Charity Begins at Home – Don’t Contribute to Infringement
Posted by: Bruce in contributory infringement, induced infringement, infringement, tags: contributory infringement, induced infringement, selling kitsI recently got a call from a person referred to me for some IP advice – the question was what should he do, now that he’s found someone else has 3 patents that look a lot like they cover the product he is already selling. What if, he asked, he only sold the bits and pieces as a kit – each item was easily and inexpensively purchased at the wholesale level and the instructions for assembly could be followed by anyone who had a modicum of mechanical aptitude.
For someone new to the world of commerce and intellectual property, the answer to this question is not obvious. And the issue is surely made more complex by the patent office’s less than stellar examination process – if you are looking at a poorly examined patent, one that is “obvious” but allowed pre-KSR – do you take the risk of infringing, hoping that the patentee will think twice about challenging you, or do you bite the bullet and find a new product to take to market? Or, like this person, do you look for some wiggle room – sell a kit, rather than the item described in the patent, or maybe just sell the parts list and assembly instructions and let the patentee worry about suing all the individuals who build their own copy of the invention? In fact, the patent must enable someone of ordinary skill in the art to practice the invention, so with this obvious patent could you just distribute the patent and a list of suppliers who sell these ordinarily available parts?
As well intentioned as my caller was, I did have to point out to him that any company that had invested in THREE patents was not like to ignore his attempt to undercut their apparently lucrative market and that selling a kit or just the instructions was introducing the likelihood of either inducing or contributing to infringement, both of which would put him in the same situation as his current (assumed) direct infringement.
Inducing and/or contributing to infringement was at the heart of a recent Appeals Court decision (Ricoh v. Quanta). The patents in suit are directed to various aspects of optical disc drive technology – the specific claims describe methods for writing data to CD’s and DVD’s – and the question was whether building the firmware into a system that both wrote AND read the optical media allowed Quanta to slip by the infringement net; after all, they did not actually practice the methods and reading optical media was a noninfringing use. Ricoh argued for both contributory and induced infringement.
Contributing to infringement is, effectively, providing one or more components which, by themselves, are not patented but when combined (by someone else) with other items create an infringing product. A key consideration that determines liability is whether the supplied components are ordinary “article of commerce” with “substantial noninfringing uses”. The core notion, the court pointed out, “is that one who sells a component especially designed for use in a patented invention may be liable as a contributory infringer.” The court found Quanta’s argument (that the READ function of the drives meant the product had substantial noninfringing use) totally unconvincing. By Quanta’s logic, any infringing product could become noninfringing by just adding on features that didn’t infringe.

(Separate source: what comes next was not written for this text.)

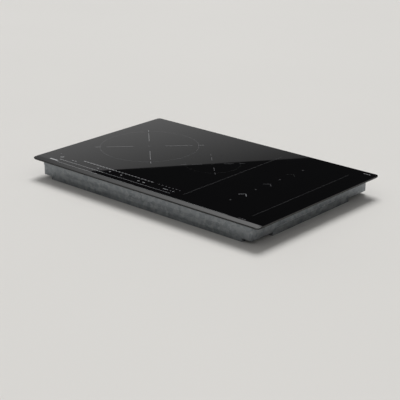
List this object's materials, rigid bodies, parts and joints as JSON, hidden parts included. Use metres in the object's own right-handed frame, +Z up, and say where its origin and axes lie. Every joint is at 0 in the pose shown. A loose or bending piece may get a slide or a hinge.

Inducing infringement is more like a police sting. Although you are not infringing you are providing the means for someone else to infringe and are suggesting or instructing them how to do so. Here too the Court agreed with Ricoh that Quanta had clearly sold its product (to computer manufacturers like HP and Dell) by highlighting the infringing WRITE functions. Had it been just a hidden and presumably unused function the judgment might have gone the other way.
If you were my caller, what option would you take: stop making and selling his product, continue his business and hope the patentee doesn’t notice, or try to get a license?